Objective —
Extract each line holding the word "this" from the entries.

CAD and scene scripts
-.-.-

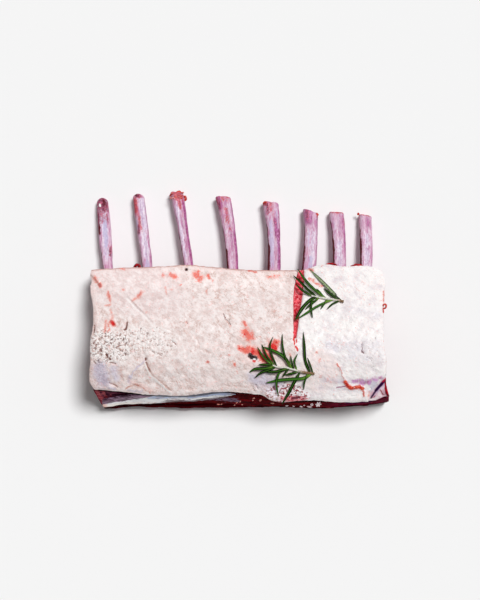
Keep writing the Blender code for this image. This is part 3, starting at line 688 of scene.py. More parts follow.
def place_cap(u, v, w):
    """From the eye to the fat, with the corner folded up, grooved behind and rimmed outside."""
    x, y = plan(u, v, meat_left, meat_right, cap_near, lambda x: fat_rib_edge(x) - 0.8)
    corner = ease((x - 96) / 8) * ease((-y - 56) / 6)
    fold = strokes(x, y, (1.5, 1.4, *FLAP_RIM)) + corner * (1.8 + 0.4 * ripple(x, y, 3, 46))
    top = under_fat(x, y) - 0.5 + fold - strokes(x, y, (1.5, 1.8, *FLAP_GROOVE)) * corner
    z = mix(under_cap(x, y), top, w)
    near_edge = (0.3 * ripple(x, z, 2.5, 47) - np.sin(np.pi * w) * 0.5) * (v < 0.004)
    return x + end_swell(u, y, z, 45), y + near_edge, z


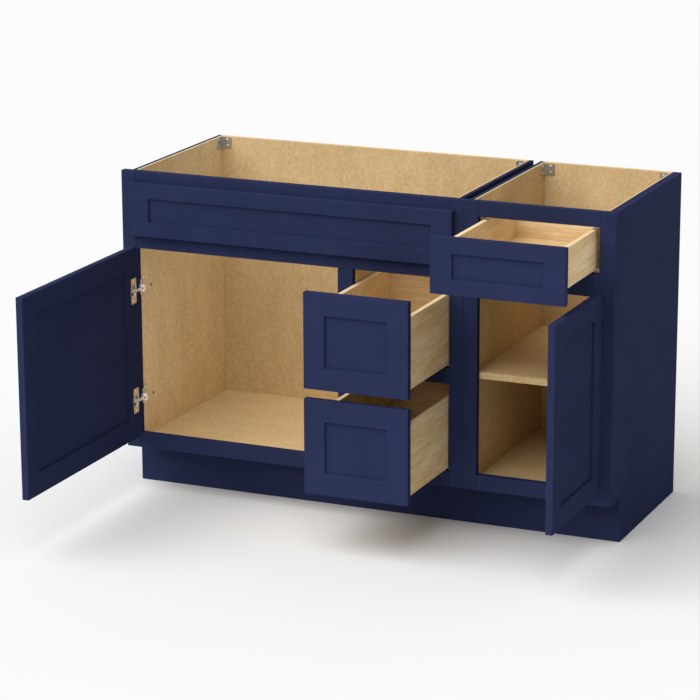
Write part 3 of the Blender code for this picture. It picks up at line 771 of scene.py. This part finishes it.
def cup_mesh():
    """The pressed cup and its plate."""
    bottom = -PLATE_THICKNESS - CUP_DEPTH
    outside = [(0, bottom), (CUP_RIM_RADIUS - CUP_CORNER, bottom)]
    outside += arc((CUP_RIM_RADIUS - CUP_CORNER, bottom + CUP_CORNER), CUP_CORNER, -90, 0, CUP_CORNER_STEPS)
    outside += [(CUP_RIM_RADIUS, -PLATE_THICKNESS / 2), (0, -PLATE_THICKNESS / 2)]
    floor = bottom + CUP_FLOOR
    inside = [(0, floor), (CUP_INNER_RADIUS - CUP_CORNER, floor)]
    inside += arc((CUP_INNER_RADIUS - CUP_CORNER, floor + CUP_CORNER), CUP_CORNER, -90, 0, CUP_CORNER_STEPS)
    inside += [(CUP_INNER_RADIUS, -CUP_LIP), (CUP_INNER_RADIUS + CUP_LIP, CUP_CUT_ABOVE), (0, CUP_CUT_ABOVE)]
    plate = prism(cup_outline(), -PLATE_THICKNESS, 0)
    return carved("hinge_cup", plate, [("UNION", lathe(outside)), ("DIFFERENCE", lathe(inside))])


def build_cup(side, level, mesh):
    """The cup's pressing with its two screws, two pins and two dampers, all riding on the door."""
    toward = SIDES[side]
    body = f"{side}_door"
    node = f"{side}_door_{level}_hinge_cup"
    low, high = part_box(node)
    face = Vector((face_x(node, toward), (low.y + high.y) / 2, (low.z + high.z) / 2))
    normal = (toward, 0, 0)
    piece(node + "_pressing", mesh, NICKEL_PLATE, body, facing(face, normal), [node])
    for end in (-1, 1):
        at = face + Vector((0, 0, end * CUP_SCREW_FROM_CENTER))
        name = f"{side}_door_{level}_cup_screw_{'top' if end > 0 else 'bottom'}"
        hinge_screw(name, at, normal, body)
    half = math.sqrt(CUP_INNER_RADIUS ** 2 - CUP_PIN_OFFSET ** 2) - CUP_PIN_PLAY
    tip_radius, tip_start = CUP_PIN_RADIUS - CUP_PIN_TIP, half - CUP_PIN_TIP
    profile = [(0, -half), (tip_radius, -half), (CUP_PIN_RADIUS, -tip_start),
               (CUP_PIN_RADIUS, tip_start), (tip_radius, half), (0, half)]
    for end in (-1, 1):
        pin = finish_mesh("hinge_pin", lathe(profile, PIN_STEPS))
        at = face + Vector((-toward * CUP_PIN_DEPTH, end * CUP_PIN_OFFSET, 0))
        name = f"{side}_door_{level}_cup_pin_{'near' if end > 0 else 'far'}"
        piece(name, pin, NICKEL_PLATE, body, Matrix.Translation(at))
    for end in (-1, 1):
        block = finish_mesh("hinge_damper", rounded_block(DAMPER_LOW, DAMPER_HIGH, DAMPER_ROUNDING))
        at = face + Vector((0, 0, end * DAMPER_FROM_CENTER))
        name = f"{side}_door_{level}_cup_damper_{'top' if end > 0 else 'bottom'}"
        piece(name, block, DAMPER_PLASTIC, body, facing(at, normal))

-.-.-

Worked solution —
Keep writing the Blender code for this image. This is part 3, starting at line 688 of scene.py. More parts follow.
Write part 3 of the Blender code for this picture. It picks up at line 771 of scene.py. This part finishes it.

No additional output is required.